Every Neural Network Is Just Weighted Sums Stacked on Weighted Sums
Starting a new block: Neural Networks. An Artificial Neural Network is a system designed to mimic how the human brain processes information, and the core promise is that it can learn from the data it processes rather than being explicitly programmed with rules. Strip away the biology metaphor and what's actually there is simpler than it sounds.
Every ANN has three kinds of layers. The input layer receives the raw data. Hidden layers process it: this is where the actual computation happens, and there can be one or many. The output layer produces the final decision or prediction. Learning happens in two passes: the network trains on a set of data, makes predictions, and uses backpropagation to adjust weights based on how wrong those predictions were.
The simplest topology is a Single Layer Feedforward Network: input connects directly to output through one set of weights, no hidden layer, no feedback. Data flows one direction only. It's essentially linear regression or binary classification wearing a neural network's clothing, and it's limited to problems that are linearly separable.

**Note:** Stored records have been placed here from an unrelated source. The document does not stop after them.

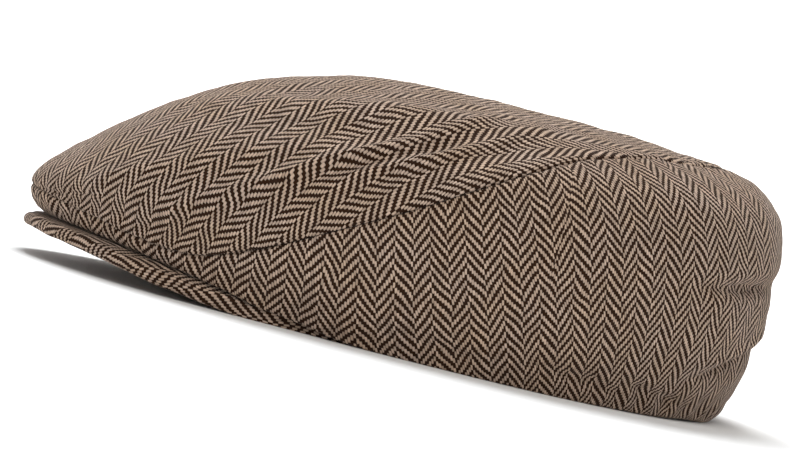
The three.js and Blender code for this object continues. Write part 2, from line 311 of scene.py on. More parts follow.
def towards_front(angle, none, full):
    """Grows from 0 at one angle each side of the front to 1 at a smaller one."""
    return smoothstep(-np.abs(angle), -math.radians(none), -math.radians(full))


def peak_thickness(angle):
    """Full over most of the peak, and thinner towards its ends."""
    return mix(PEAK_END_THICKNESS, PEAK_THICKNESS, towards_front(angle, *THICKNESS_TURN))


def peak_underside(plan):
    """An arch across, one less the cube of the share of its half width, rising to the back."""
    across = 1 - np.abs(plan[..., 0] / PEAK_ARCH_HALF_WIDTH) ** 3
    tip = WIDEST_Y - CROWN_RINGS[0, 2] - PEAK_MARGIN
    return np.maximum(across, 0) * (PEAK_ARCH + PEAK_PITCH * (plan[..., 1] - tip))


def crown_edge(angle):
    """Height of the crown's lower edge, which passes over the peak at the front."""
    _, side, front, back = CROWN_RINGS[0, :4]
    plan = ring_point(angle, side - CLOTH, front - CLOTH, back)
    over = towards_front(angle, *EDGE_TURN)
    return over * (peak_underside(plan) + peak_thickness(angle) + GAP)


# ---- the crown's surface ---------------------------------------------------------------


def seam_at(angle):
    """How far up the top seam lies, the same on both sides."""
    return columns(TOP_SEAM, np.degrees(np.abs(angle)))[0]


def crown_smooth(angle, at):
    """Rings of two ellipse quarters each, whose reach and height follow the table."""
    side, front, back, side_up, front_up, back_up = columns(CROWN_RINGS, at)
    forward = np.cos(angle)
    up = mix(side_up, np.where(forward > 0, front_up, back_up), forward ** 2)
    height = up + crown_edge(angle) * (1 - at) ** 2
    return np.concatenate([ring_point(angle, side, front, back), height[..., None]], -1)


def crown_directions(angle, at):
    """How the surface moves with the angle (per radian) and with the place up the crown."""
    step = 0.002
    around = (crown_smooth(angle + step, at) - crown_smooth(angle - step, at)) / (2 * step)
    low, high = np.maximum(at - step, 0), np.minimum(at + step, 1)
    rise = (crown_smooth(angle, high) - crown_smooth(angle, low)) / (high - low)[..., None]
    return around, rise


def climb_rate(angle, at):
    """How many millimetres the surface climbs for a step of 1 in the place up the crown."""
    return np.linalg.norm(crown_directions(angle, at)[1], axis=-1)


def crown_normal(angle, at):
    """Square to the surface, but level at the lower edge and upright at the top."""
    near_top, near_edge = 0.998, 0.08
    normal = np.cross(*crown_directions(angle, at))
    normal[at > near_top] = (0, 0, 1)
    normal = unit(normal)
    normal[..., 2] *= smoothstep(at, 0, near_edge)
    return unit(normal)


def fold_depth(table, angle, at):
    """A sum of bell-shaped dents and ridges, long along one direction."""
    turned = np.degrees(angle)[..., None]
    centre, place, spread, height, slant, depth = table.T
    along = np.mod(turned - centre + 180, 360) - 180
    across = (at[..., None] - place - slant * along) / height
    return np.sum(depth * np.exp(-(along / spread) ** 2 - across ** 2), -1)


def crown_fade(at):
    """1 over most of the crown, falling to 0 at its lower edge and in the middle of the top."""
    return smoothstep(at, *FOLDS_FROM) * smoothstep(1 - at, 0, FOLDS_END)


TABLE_ANGLES = np.radians(np.linspace(-180, 180, 361))
TABLE_PLACES = np.linspace(0, 1, 101)
TABLE_POINTS = crown_smooth(*np.meshgrid(TABLE_ANGLES, TABLE_PLACES, indexing="ij"))
LENGTH_AROUND = running_length(TABLE_POINTS, 0)
LENGTH_UP = running_length(TABLE_POINTS, 1)


def look_up(table, angle, at):
    """Reads a table of the crown between its angles and places, in straight lines."""
    i = (angle + np.pi) / (2 * np.pi) * (len(TABLE_ANGLES) - 1)
    j = at * (len(TABLE_PLACES) - 1)
    low_i = np.clip(np.floor(i).astype(int), 0, len(TABLE_ANGLES) - 2)
    low_j = np.clip(np.floor(j).astype(int), 0, len(TABLE_PLACES) - 2)
    i, j = i - low_i, j - low_j
    lower = mix(table[low_i, low_j], table[low_i + 1, low_j], i)
    upper = mix(table[low_i, low_j + 1], table[low_i + 1, low_j + 1], i)
    return mix(lower, upper, j)


def seam_length(angle):
    """The length along the top seam, from the back round the wearer's right."""
    places = seam_at(TABLE_ANGLES)
    lengths = running_length(crown_smooth(TABLE_ANGLES, places), 0)
    return np.interp(angle, TABLE_ANGLES, lengths)


def above_seam(angle, at):
    """Distance above the top seam, square to it, in millimetres."""
    seam = seam_at(angle)
    around, rise = crown_directions(angle, seam)
    around, rise = np.linalg.norm(around, axis=-1), np.linalg.norm(rise, axis=-1)
    step = 0.01
    climb = (seam_at(angle + step) - seam_at(angle - step)) / (2 * step) * rise / around
    return (at - seam) * rise / np.sqrt(1 + climb ** 2)


def seam_pucker(angle, away):
    """Small gathers where the thread pulls the cloth in: uneven waves along the top seam
    that fade away from it."""
    length = seam_length(angle)
    sway = 0.9 * np.sin(length / 17) + 0.6 * np.sin(length / 7.3 + 1)
    return np.sin(2 * np.pi * length / PUCKER_LENGTH + sway) * bell(away, PUCKER_REACH)


def sewn_line(away, depth, width, height, place, spread):
    """A bell-shaped dip along a line of stitches, and another bell, the swell beside it."""
    return height * bell(away - place, spread) - depth * bell(away, width)


def dart_relief(angle, at):
    """The sewn line of a dart, times the square root of the share of the way up from the
    dart's point to the seam."""
    reach = np.maximum(seam_at(angle) - DART_POINT, SHORTEST_DART)
    opened = np.clip((at - DART_POINT) / reach, 0, 1)
    opened = opened * smoothstep(np.degrees(np.abs(angle)), *DART_FADE)
    around, _ = crown_directions(angle, at)
    away = (np.abs(angle) - math.radians(DART_ANGLE)) * np.linalg.norm(around, axis=-1)
    return opened ** 0.5 * sewn_line(np.abs(away), *DART_LINE)


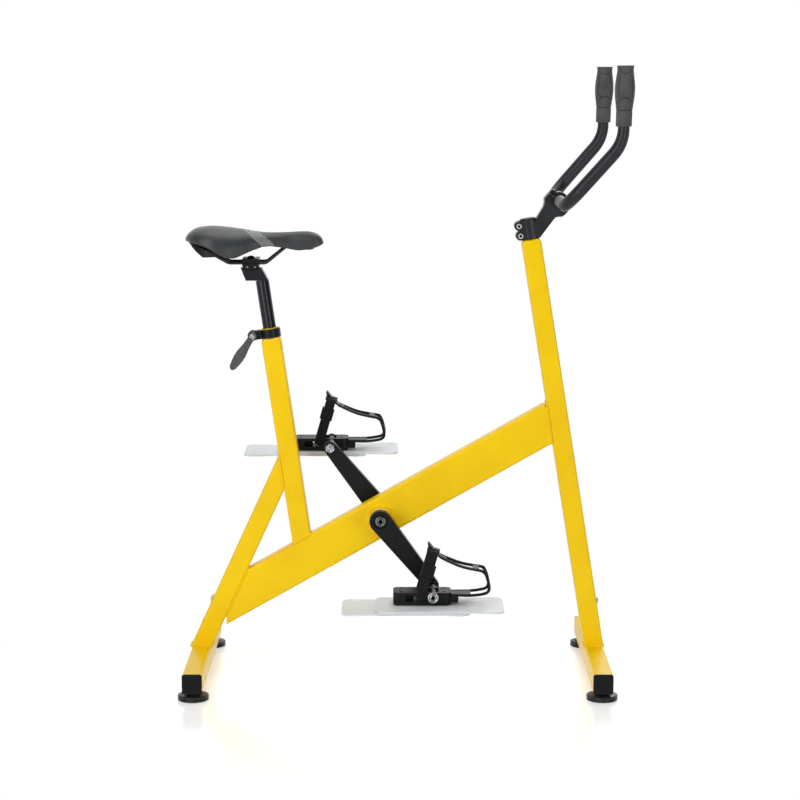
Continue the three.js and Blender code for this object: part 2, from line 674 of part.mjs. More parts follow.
function foot() {
  const neckTop = BASE_BOTTOM - GAP;
  return turned([
    [0, 0], [FOOT_RADIUS - FOOT_EDGE, 0], [FOOT_RADIUS, FOOT_EDGE], [FOOT_RADIUS, FOOT_RIM],
    [FOOT_SHOULDER_RADIUS, FOOT_SHOULDER_HEIGHT], [FOOT_NECK_RADIUS, FOOT_SHOULDER_HEIGHT + FOOT_EDGE],
    [FOOT_NECK_RADIUS, neckTop], [STUD_RADIUS, neckTop], [STUD_RADIUS, neckTop + STUD_LENGTH],
    [0, neckTop + STUD_LENGTH],
  ], SIDES_MEDIUM);
}

function domedBolt(headRadius, headHeight, radius, length) {
  const half = headRadius * Math.SQRT1_2;
  return turned([
    [0, -length], [radius, -length], [radius, 0], [headRadius, 0], [headRadius, headHeight * DOME_RIM_SHARE],
    [half, headHeight * DOME_SHOULDER_SHARE], [0, headHeight],
  ], SIDES_SMALL);
}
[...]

A Multilayer Feedforward Network adds one or more hidden layers between input and output. Data still flows strictly forward, but now there's a nonlinear transformation in the middle: input signals hit the first hidden layer, each neuron computes a weighted sum and applies an activation function, that output becomes the input to the next layer, and so on until you reach the output. The network then computes how wrong the output was and propagates that error backward to update every weight along the way. This is what makes tasks like image classification, medical diagnosis, and fraud detection tractable, none of which are linearly separable.
Beyond feedforward, two other architectures matter enormously: Convolutional Networks, which process grid-structured data like images by applying filters that extract edges and textures, and Recurrent Networks, which handle sequential data like time series or text by feeding information back to previous layers, giving the network something resembling memory. All three get trained with variants of the same idea: gradient descent, whether that's plain Stochastic GD, RMSProp, or Adam. The architecture changes what the network can see. The training loop underneath barely does.